* **ENTRIES SHOWN**:
-----

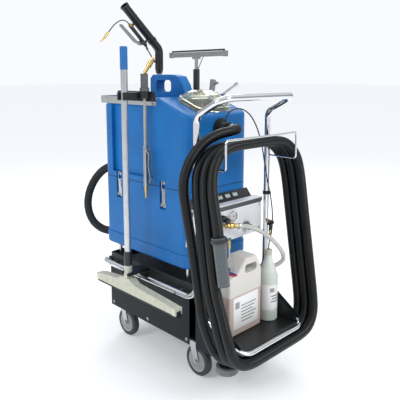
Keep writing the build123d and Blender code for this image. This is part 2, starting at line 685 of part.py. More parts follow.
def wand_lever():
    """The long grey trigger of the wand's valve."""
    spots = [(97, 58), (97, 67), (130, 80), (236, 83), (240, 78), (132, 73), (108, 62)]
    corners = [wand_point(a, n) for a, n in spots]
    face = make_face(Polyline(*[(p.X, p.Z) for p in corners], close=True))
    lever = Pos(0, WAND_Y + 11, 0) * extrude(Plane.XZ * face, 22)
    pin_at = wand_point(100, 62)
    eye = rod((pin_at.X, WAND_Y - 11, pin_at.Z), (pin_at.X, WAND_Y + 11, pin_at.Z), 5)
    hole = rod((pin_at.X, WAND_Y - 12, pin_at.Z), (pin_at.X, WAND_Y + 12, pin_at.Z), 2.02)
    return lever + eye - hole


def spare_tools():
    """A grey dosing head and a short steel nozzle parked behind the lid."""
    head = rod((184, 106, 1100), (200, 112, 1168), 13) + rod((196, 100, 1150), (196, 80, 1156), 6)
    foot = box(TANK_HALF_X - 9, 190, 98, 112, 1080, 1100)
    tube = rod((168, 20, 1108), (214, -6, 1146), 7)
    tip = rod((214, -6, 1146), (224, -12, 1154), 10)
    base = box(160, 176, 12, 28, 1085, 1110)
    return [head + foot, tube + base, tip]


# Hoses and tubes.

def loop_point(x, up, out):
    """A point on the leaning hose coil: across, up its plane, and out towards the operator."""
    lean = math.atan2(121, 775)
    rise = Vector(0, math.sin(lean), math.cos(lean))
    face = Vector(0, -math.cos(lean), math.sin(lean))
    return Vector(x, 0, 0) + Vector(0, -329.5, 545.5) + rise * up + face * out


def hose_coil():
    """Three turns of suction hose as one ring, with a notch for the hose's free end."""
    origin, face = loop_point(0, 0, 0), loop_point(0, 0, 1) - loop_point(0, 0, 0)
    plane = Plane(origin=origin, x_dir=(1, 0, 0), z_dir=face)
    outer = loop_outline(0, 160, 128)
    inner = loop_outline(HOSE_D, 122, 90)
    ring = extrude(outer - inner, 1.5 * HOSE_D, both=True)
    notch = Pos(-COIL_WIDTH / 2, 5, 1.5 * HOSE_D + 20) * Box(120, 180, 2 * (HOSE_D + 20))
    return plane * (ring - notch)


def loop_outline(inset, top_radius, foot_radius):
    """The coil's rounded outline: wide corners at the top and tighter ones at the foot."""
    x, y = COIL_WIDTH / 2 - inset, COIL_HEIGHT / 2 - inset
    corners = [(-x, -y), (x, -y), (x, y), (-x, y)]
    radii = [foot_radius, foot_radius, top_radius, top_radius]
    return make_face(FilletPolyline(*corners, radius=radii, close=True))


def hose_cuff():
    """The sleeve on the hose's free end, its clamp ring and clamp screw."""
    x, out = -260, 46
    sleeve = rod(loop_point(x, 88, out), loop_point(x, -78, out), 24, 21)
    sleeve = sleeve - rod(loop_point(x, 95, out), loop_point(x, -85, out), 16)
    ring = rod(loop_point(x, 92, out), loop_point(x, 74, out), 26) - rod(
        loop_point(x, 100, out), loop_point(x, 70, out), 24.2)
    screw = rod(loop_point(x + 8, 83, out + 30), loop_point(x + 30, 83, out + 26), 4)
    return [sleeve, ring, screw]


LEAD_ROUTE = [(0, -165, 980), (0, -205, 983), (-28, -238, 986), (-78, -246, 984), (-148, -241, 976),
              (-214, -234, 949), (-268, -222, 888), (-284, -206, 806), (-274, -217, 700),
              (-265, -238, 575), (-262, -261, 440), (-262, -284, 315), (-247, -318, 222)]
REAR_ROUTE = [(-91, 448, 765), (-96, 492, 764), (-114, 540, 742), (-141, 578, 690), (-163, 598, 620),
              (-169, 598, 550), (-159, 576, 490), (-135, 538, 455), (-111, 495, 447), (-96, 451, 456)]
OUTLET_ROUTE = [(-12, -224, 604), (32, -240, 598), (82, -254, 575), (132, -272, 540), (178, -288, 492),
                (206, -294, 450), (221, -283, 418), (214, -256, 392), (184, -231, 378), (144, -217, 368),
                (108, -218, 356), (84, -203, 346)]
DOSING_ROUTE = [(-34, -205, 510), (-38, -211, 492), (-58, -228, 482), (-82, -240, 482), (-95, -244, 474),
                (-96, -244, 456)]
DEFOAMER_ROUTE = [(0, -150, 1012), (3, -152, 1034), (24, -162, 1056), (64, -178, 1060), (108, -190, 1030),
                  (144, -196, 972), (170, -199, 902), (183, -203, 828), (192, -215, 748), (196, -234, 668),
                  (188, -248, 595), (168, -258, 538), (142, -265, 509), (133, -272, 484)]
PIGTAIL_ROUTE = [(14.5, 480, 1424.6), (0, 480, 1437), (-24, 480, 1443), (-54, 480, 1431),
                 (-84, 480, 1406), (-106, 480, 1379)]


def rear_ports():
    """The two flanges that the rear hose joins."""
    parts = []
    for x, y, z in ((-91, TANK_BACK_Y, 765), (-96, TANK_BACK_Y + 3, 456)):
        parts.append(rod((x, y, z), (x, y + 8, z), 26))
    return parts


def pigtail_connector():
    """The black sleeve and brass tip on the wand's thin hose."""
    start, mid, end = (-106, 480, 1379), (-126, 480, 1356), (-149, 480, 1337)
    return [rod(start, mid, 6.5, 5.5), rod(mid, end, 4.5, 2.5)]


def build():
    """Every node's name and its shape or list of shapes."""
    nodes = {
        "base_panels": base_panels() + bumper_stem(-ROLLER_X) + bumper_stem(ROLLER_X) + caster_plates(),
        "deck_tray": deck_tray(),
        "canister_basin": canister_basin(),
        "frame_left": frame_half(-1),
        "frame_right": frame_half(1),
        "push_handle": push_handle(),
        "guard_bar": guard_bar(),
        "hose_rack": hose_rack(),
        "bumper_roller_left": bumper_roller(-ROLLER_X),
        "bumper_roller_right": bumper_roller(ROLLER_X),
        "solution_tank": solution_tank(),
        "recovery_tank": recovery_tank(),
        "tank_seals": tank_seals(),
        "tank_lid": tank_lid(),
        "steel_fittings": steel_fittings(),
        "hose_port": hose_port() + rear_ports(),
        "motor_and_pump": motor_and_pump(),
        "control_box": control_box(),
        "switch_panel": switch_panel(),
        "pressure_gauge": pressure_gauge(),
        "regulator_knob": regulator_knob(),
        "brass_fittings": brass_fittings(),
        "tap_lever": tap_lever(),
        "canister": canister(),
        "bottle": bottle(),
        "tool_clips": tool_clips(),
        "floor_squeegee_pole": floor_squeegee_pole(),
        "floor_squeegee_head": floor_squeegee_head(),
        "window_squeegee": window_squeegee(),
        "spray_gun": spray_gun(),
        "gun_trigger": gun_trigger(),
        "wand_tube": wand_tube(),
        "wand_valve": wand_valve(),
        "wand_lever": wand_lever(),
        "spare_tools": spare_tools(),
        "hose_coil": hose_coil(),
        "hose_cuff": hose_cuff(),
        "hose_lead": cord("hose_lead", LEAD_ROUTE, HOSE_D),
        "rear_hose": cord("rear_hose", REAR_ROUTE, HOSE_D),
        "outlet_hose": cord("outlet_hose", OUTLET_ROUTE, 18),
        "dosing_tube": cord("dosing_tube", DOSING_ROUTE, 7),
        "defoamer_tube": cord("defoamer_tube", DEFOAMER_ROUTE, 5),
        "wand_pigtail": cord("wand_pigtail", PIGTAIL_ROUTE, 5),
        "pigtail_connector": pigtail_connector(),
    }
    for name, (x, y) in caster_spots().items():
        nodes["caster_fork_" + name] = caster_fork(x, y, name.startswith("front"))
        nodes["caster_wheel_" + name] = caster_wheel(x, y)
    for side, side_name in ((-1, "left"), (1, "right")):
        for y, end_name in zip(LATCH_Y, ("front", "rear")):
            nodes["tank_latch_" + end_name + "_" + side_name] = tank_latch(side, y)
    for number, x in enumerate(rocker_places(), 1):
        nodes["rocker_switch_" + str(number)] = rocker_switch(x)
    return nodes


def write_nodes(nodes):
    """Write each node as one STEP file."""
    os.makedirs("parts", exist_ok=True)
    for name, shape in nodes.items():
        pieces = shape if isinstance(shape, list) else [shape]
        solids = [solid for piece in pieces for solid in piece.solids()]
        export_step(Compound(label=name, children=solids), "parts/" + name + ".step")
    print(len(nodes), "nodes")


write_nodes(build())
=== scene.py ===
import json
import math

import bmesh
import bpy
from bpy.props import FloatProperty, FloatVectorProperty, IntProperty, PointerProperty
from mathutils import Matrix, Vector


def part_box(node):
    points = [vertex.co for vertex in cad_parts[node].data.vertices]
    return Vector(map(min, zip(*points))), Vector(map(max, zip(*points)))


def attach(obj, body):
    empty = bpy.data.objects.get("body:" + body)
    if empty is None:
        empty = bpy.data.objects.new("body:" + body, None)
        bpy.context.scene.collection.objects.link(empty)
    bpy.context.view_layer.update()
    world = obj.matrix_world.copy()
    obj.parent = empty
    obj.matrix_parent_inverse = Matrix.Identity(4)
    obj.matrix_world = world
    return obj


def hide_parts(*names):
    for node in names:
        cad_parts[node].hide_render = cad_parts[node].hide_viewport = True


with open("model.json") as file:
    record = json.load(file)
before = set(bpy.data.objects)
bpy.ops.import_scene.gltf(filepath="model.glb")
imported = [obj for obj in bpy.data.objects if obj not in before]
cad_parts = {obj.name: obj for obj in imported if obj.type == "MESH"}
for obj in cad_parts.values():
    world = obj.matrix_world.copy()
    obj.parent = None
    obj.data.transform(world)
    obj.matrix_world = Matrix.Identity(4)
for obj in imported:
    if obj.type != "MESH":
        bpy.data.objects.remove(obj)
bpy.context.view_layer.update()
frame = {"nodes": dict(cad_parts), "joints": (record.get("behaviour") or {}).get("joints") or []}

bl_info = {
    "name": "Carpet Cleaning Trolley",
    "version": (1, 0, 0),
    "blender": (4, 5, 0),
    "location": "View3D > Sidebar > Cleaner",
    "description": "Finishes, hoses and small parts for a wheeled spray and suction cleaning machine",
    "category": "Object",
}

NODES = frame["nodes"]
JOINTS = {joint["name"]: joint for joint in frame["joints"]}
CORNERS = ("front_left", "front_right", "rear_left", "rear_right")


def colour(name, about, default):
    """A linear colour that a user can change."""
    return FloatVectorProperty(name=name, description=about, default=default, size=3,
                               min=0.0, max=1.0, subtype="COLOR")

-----

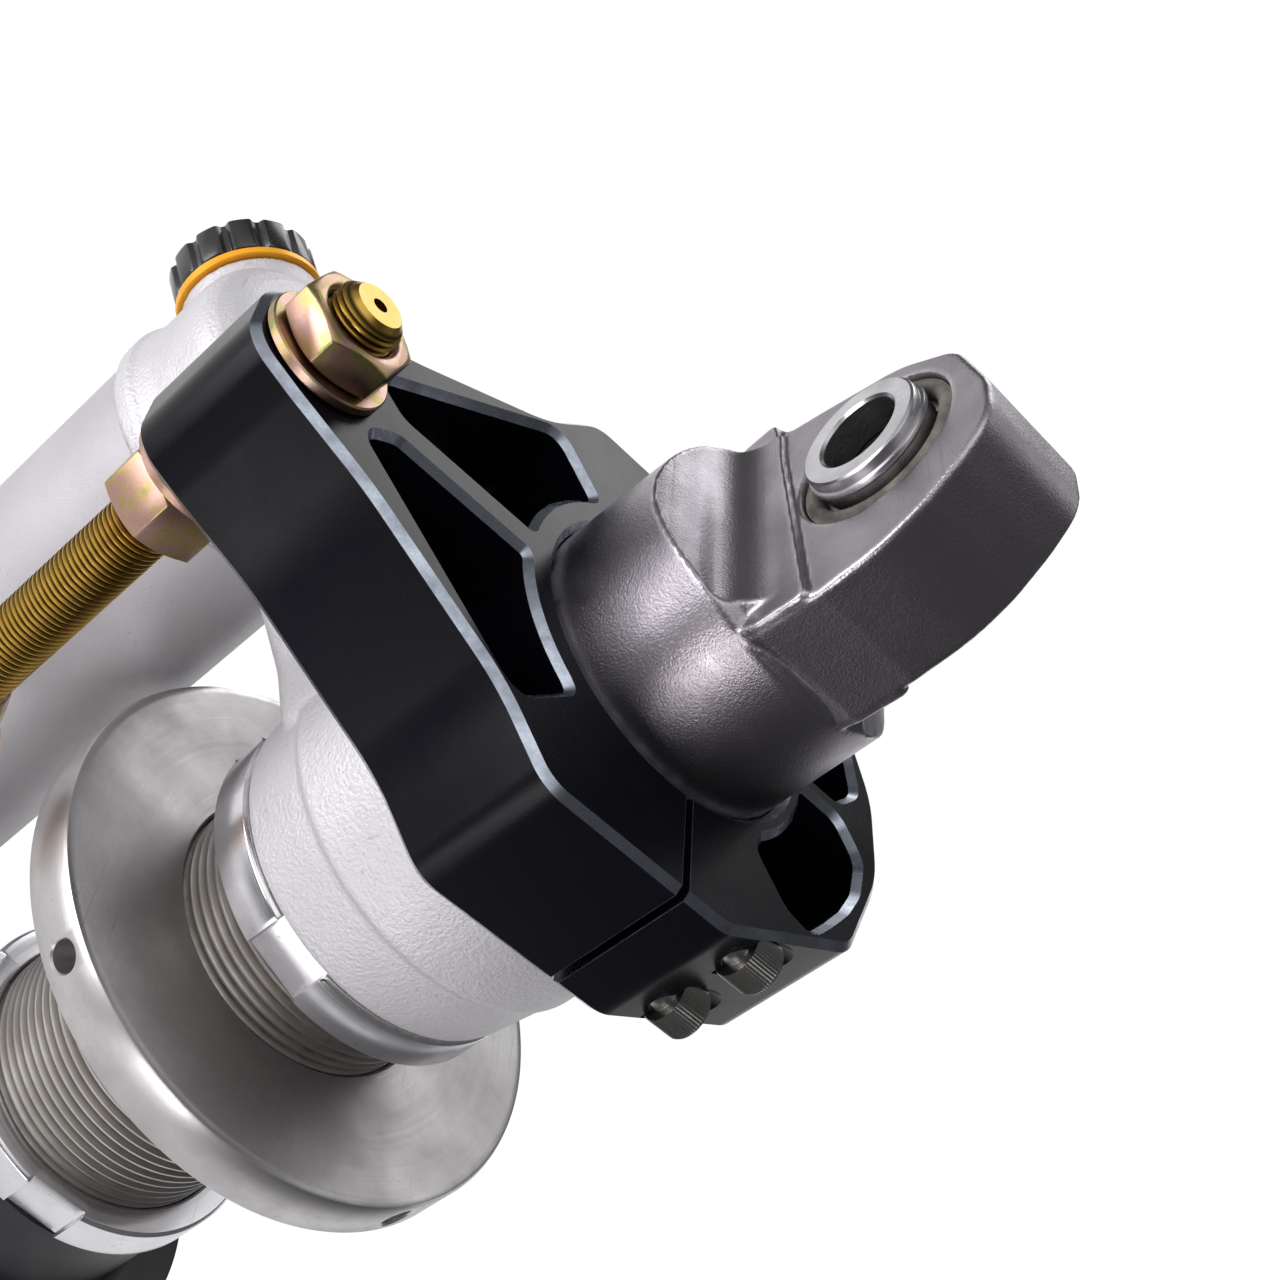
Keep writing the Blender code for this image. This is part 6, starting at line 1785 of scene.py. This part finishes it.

-----

* **CHALLENGE**: Copy out only the lines above from the one with "for name, shape" to the one with "zip(*points))), Vector(map(max, zip(*points)))", inclusive, exactly as they stand.

* **EXERCISE SOLUTION**:
    for name, shape in nodes.items():
        pieces = shape if isinstance(shape, list) else [shape]
        solids = [solid for piece in pieces for solid in piece.solids()]
        export_step(Compound(label=name, children=solids), "parts/" + name + ".step")
    print(len(nodes), "nodes")


write_nodes(build())
=== scene.py ===
import json
import math

import bmesh
import bpy
from bpy.props import FloatProperty, FloatVectorProperty, IntProperty, PointerProperty
from mathutils import Matrix, Vector


def part_box(node):
    points = [vertex.co for vertex in cad_parts[node].data.vertices]
    return Vector(map(min, zip(*points))), Vector(map(max, zip(*points)))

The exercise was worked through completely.